The Halving Schedule and Bitcoin’s Supply Control

The predictable nature of the halvening is intentional. By programmatically cutting the mining reward every 210,000 blocks (roughly every four years), Bitcoin’s creator designed a transparent and immutable schedule for supply issuance. This differs fundamentally from fiat currencies, where central banks can adjust money supply through policy decisions. Bitcoin’s halvening creates algorithmic certainty: the maximum supply will never exceed 21 million coins, and the path to reaching that cap follows an exact mathematical formula.

Why the Halvening Matters for Bitcoin’s Scarcity Model

The halvening is essential to Bitcoin’s value proposition. By progressively reducing mining rewards, the network gradually decreases the rate of new coin supply. This scarcity dynamic has historically attracted investors seeking an asset with programmatic scarcity—a feature rare in the digital asset landscape. Each halvening event typically generates market attention and has historically preceded periods of significant price volatility, as traders anticipate the supply-side constraints taking effect.

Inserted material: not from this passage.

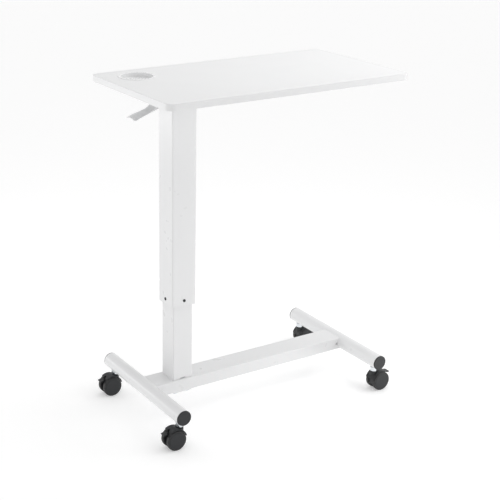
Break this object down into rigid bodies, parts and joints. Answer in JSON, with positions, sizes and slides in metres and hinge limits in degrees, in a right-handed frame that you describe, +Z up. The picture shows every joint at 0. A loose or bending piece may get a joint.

Understanding the halvening helps investors and users grasp why Bitcoin is designed as a deflationary asset with a finite supply. Rather than relying on policy decisions, the halvening automates scarcity through code. This mechanism remains a cornerstone of Bitcoin’s economic model and a key reason why many view it as fundamentally different from traditional currencies or other cryptocurrencies without built-in supply limits.